Why Use SQL: A Detailed Step-by-Step Explanation for Beginners
Introduction
Structured Query Language (SQL) is a powerful, standardized language used for managing and manipulating relational databases. For beginners delving into the world of data management and analysis, understanding why SQL is favored over other methods can be quite enlightening. This guide will break down the advantages of using SQL systematically, ensuring that each point is well-explained to provide a comprehensive overview.
Step 1: Understanding Data Management Needs
Before exploring the benefits of SQL, it's essential to recognize why data management tools are necessary in the first place. Organizations accumulate vast quantities of data from various sources including customer transactions, product inventories, server logs, website usage, and more. This data often sits in different formats across systems such as spreadsheets, text files, or proprietary formats of software. Managing these disparate pieces of data requires efficient, scalable tools that offer robust querying capabilities, which SQL provides seamlessly.
Step 2: The Role of Relational Databases
SQL operates primarily on relational databases, where data is stored in tables consisting of rows and columns. Each table represents a particular entity like customers, orders, products, etc., making it easy to understand and manage. The relational nature allows data to be interconnected through keys (primary and foreign), facilitating complex queries and data relationships.
Step 3: Simplicity and Expressiveness
One of the most compelling reasons to use SQL is its simplicity and expressiveness. Despite its sophistication, SQL's syntax is intuitive and closely resembles natural language. For example, commands like SELECT, INSERT, UPDATE, and DELETE are straightforward and correspond to actions you might perform with data. Here’s how they work:
SELECT: Used to retrieve or query specific information from the database.
SELECT * FROM Customers WHERE Country = 'USA';
This example retrieves all columns from the Customers table where the Country column holds the value 'USA'.
INSERT: Adds new rows into an existing table.
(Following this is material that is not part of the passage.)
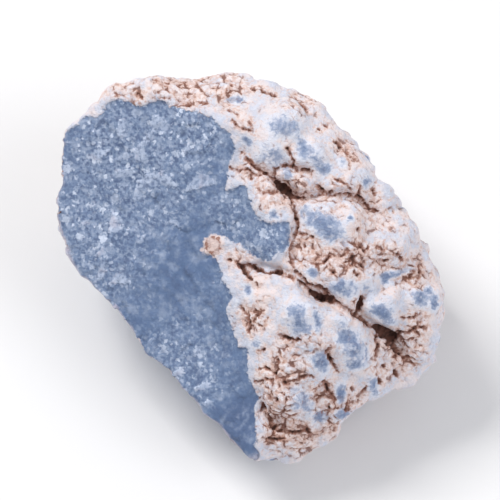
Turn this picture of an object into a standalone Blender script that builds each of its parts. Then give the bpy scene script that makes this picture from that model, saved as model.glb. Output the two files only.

INSERT INTO Orders (OrderID, CustomerName, Amount) VALUES (1, 'Alice', 150.50);
This command inserts a new order entry into the Orders table with OrderID, CustomerName, and Amount specified.
UPDATE: Modifies existing records in a table.
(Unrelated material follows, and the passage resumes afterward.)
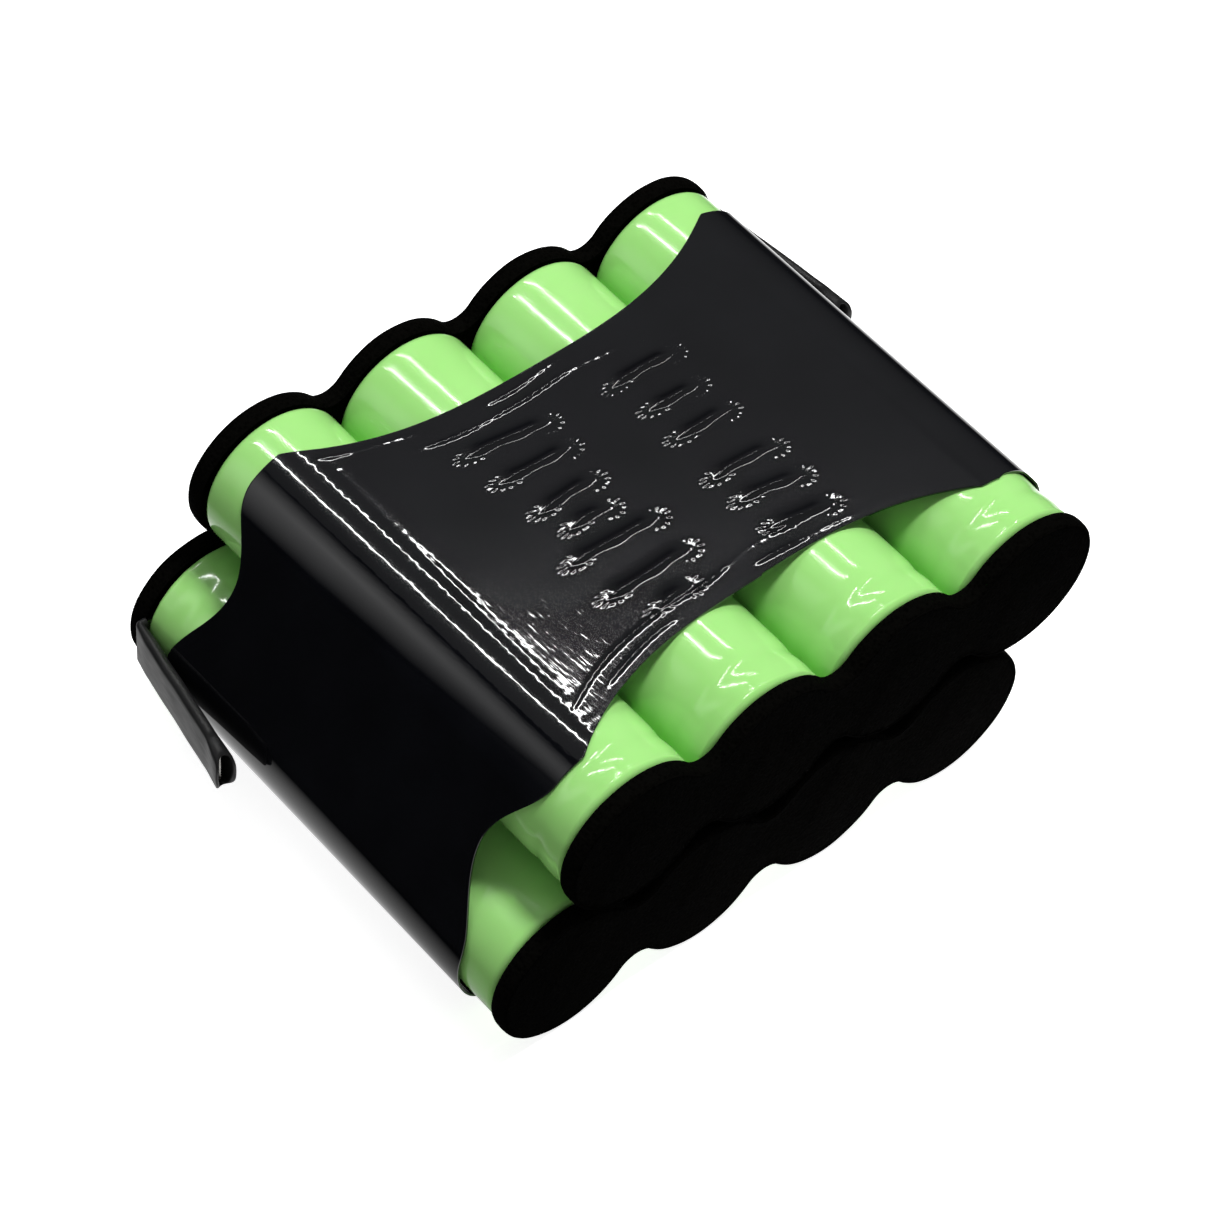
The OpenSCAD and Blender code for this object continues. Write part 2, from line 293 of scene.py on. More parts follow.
def plain_material(name, low, high, scale, rough, depth, **values):
    """A moulded or fibrous solid: mottled colour, uneven gloss and a fine relief."""
    mat, tree, shader = new_material(name, **values)
    grain = noise(tree, object_coords(tree), scale, detail=5.0, rough=0.6)
    colour_by(tree, shader, grain, low, high)
    roughness_by(tree, shader, grain, rough, rough + 0.15)
    bump(tree, shader, grain, distance=depth)
    return mat


def roll_material(row):
    """Wound electrode sheets: fine rings round each cell's own axis."""
    mat, tree, shader = new_material(f"electrode_{row}", Metallic=0.35)
    x, z, _ = cell_axis(row, 1)
    coords = tree.nodes.new("ShaderNodeTexCoord")
    wrapped = tree.nodes.new("ShaderNodeVectorMath")
    wrapped.operation = "WRAP"
    wrapped.inputs[1].default_value = (x + PITCH / 2, 1, z + PITCH / 2)
    wrapped.inputs[2].default_value = (x - PITCH / 2, -1, z - PITCH / 2)
    centred = tree.nodes.new("ShaderNodeVectorMath")
    centred.operation = "SUBTRACT"
    centred.inputs[1].default_value = (x, 0, z)
    rings = tree.nodes.new("ShaderNodeTexWave")
    rings.wave_type = "RINGS"
    rings.rings_direction = "Y"
    rings.inputs["Scale"].default_value = 900
    rings.inputs["Distortion"].default_value = 1.5
    tree.links.new(coords.outputs["Object"], wrapped.inputs[0])
    tree.links.new(wrapped.outputs[0], centred.inputs[0])
    tree.links.new(centred.outputs[0], rings.inputs["Vector"])
    layers = rings.outputs["Fac"]
    colour_by(tree, shader, layers, (0.012, 0.012, 0.013), (0.16, 0.16, 0.17), 0.2, 0.8)
    roughness_by(tree, shader, layers, 0.45, 0.7, 0, 1)
    bump(tree, shader, layers, distance=0.04 * MM)
    return mat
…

UPDATE Customers SET Phone = '(123) 456-7890' WHERE CustomerID = 1;
This example updates the phone number of a customer identified by CustomerID 1.
DELETE: Removes rows from a table that match certain criteria.
DELETE FROM Orders WHERE Amount < 50;
This removes any orders with an amount below 50 from the Orders table.
The simplicity makes SQL accessible even to those without extensive programming backgrounds.
Step 4: Standardization Across Platforms
SQL is a standard language, which means that the core commands and functions work consistently across different database systems, whether it's MySQL, PostgreSQL, Microsoft SQL Server, Oracle, or SQLite. This standardization greatly simplifies learning and transitioning between databases since the fundamental concepts remain consistent. It also ensures compatibility and portability of code, significantly reducing migration costs when switching platforms.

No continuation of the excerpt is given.